Notre objectif : rendre visible ce qui est souvent tu, créer des espaces de réflexion partagée, et ouvrir des chemins de résistance collective.
L’importance du jeu : présence, écoute et justesse émotionnelle
Dans un spectacle de théâtre-forum, la qualité du jeu des comédien·ne·s est déterminante, tout particulièrement pendant le temps de forum. Les comédien·ne·s ne se contentent pas de réciter un texte ou de rejouer une scène : ils et elles doivent être en éveil constant, à l’écoute du public, capables de réagir avec finesse aux propositions des spectateur·rice·s qui montent sur scène.

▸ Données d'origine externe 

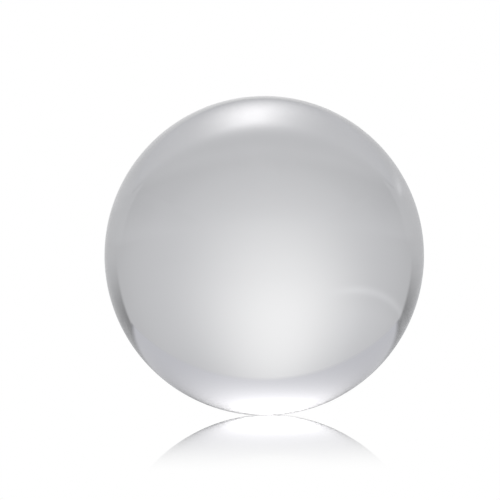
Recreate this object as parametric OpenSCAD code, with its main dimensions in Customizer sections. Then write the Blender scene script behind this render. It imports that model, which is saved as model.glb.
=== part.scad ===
// Glass ball paperweight: one solid ball of clear optical glass that stands on
// a small flat, ground and polished into its underside so that it can't roll.
//
// Millimetres, +Z up. The origin is the centre of the flat, on the surface
// that the ball stands on, and the ball is the same all round Z.

/* [Ball] */
// Diameter of the ball
ball_d = 80; // [40:1:150]

/* [Flat] */
// Diameter of the polished flat that the ball stands on
flat_d = 6.4; // [3:0.1:20]

/* [Hidden] */
ball_r = ball_d / 2;
flat_r = flat_d / 2;

// Height of the ball's centre above the flat
centre_z = sqrt(pow(ball_r, 2) - pow(flat_r, 2));

// Depth of the thin cap that grinding the flat takes off the ball
cap_h = ball_r - centre_z;

// The cutting block is this much larger than the cap on its free sides
cut_margin = 1;

// Segments round the ball in OpenSCAD's own preview and mesh
ball_segments = 180;

// Clear glass, as see-through grey
clear_glass = [0.86, 0.88, 0.89, 0.35];

// The full ball, before its flat is ground
module round_ball() {
    translate([0, 0, centre_z])
        sphere(r = ball_r, $fn = ball_segments);
}

// What grinding takes away: everything below the standing surface
module ground_away() {
    side = flat_d + 2 * cut_margin;
    depth = cap_h + cut_margin;
    translate([-side / 2, -side / 2, -depth])
        cube([side, side, depth]);
}

// The whole paperweight: the flat meets the ball at such a shallow angle that
// its rim needs no bevel
module glass_ball() {
    color(clear_glass)
        difference() {
            round_ball();
            ground_away();
        }
}

glass_ball();
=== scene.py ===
# %% [markdown]
# # A solid glass ball paperweight
#
# The whole object is one piece: a ball of clear optical glass that stands on a small
# flat ground into its underside. There is nothing to assemble, so the lesson is about
# the two things that make such a ball look real: a surface that is truly round all
# over, and a room for the glass to bend. Clear glass has no look of its own. What is
# seen in it is what stands around it, turned upside down.

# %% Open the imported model
import bmesh
import bpy
import math
from mathutils import Matrix, Vector


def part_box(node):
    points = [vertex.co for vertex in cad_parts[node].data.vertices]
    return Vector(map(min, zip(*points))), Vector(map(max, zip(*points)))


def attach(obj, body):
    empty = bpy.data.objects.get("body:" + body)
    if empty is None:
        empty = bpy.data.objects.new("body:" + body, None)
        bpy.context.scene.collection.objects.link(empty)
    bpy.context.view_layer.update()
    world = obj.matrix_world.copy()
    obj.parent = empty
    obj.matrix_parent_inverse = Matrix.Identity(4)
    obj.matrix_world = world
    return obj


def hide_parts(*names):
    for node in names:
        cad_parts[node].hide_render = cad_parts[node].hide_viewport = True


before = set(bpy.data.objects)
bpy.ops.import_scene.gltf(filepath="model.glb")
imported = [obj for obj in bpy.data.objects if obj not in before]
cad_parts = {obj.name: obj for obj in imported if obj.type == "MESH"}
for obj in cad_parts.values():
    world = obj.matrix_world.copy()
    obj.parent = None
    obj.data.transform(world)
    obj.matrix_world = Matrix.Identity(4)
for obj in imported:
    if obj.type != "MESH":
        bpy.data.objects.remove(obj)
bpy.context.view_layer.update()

# %% [markdown]
# ## Measuring the ball
#
# Every size of the ball comes from the CAD solid. Its mesh is made of flat triangles
# whose corners touch the true ball, so its box can be a few thousandths of a
# millimetre small. Rounding to a hundredth of a millimetre gives the true size back.

# %% Take the ball's sizes from its box
ball_low, ball_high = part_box("glass_ball")
MM = 1000.0                  # millimetres in a metre
PLACES = 5                   # decimal places of a metre that reach a hundredth of a mm


def to_hundredth_mm(length):
    """Round a length in metres to a hundredth of a millimetre."""
    return round(length, PLACES)


ball_r = to_hundredth_mm((ball_high.x - ball_low.x) / 2)
centre_z = to_hundredth_mm(ball_high.z - ball_r)
flat_r = math.sqrt(ball_r ** 2 - centre_z ** 2)
print(f"ball {2 * ball_r * MM:.1f} mm across, flat {2 * flat_r * MM:.1f} mm across")

# %% [markdown]
# ## The ball's shape
#
# A real ball of this kind starts as a gob of hot glass. It is pressed roughly round,
# then ground between spinning cups until every direction measures the same, and
# polished. Last, the flat is ground on a wheel, so that the ball can't roll away.
#
# A UV sphere would be quick, but its triangles crowd together at the two poles, and
# glass shows such a pole as a star. An icosphere has triangles of nearly one size all
# over, so no place on it is special. It is cut with a plane for the flat, as the
# wheel does, and the hole is closed with one face.

# %% Make the ball and grind its flat
ICO_LEVELS = 7


def ground_ball(name, radius, height):
    """A round ball centred at the given height, cut flat at the height of the table."""
    bm = bmesh.new()
    bmesh.ops.create_icosphere(bm, subdivisions=ICO_LEVELS, radius=radius)
    bmesh.ops.translate(bm, verts=bm.verts, vec=(0, 0, height))
    everything = bm.verts[:] + bm.edges[:] + bm.faces[:]
    cut = bmesh.ops.bisect_plane(
        bm, geom=everything, plane_co=(0, 0, 0), plane_no=(0, 0, -1), clear_outer=True
    )
    rim = [part for part in cut["geom_cut"] if isinstance(part, bmesh.types.BMEdge)]
    bmesh.ops.holes_fill(bm, edges=rim, sides=0)
    for face in bm.faces:
        face.smooth = True
    for edge in rim:
        edge.smooth = False
    bmesh.ops.recalc_face_normals(bm, faces=bm.faces)
    mesh = bpy.data.meshes.new(name)
    bm.to_mesh(mesh)
    bm.free()
    ball = bpy.data.objects.new(name, mesh)
    bpy.context.scene.collection.objects.link(ball)
    return ball


glass = ground_ball("glass_ball_clear", ball_r, centre_z)
print("ball mesh:", len(glass.data.vertices), "points,", len(glass.data.polygons), "faces")

# %% Check how round the new ball is
ball_middle = Vector((0, 0, centre_z))
distances = [(point.co - ball_middle).length for point in glass.data.vertices]
print(f"points lie {min(distances) * MM:.4f} to {max(distances) * MM:.4f} mm from the middle")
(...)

Cela demande bien plus que de l’improvisation technique : il faut savoir sentir ce qui se passe, répondre avec justesse émotionnelle, sans caricature ni surjeu. Être capable de reconnaître l’intention derrière un geste, une hésitation, une colère, et de réagir sans écraser, sans ridiculiser, mais en rendant la situation vivante, crédible, sensible. Cela passe par l’empathie, l’écoute, le ressenti corporel autant que l’argumentation.
Un·e bon·ne comédien·ne de théâtre-forum ne joue pas contre, mais avec. Il ou elle accompagne la proposition, la met à l’épreuve, la nourrit, pour que chacun·e puisse réellement expérimenter ce que cela ferait d’agir autrement.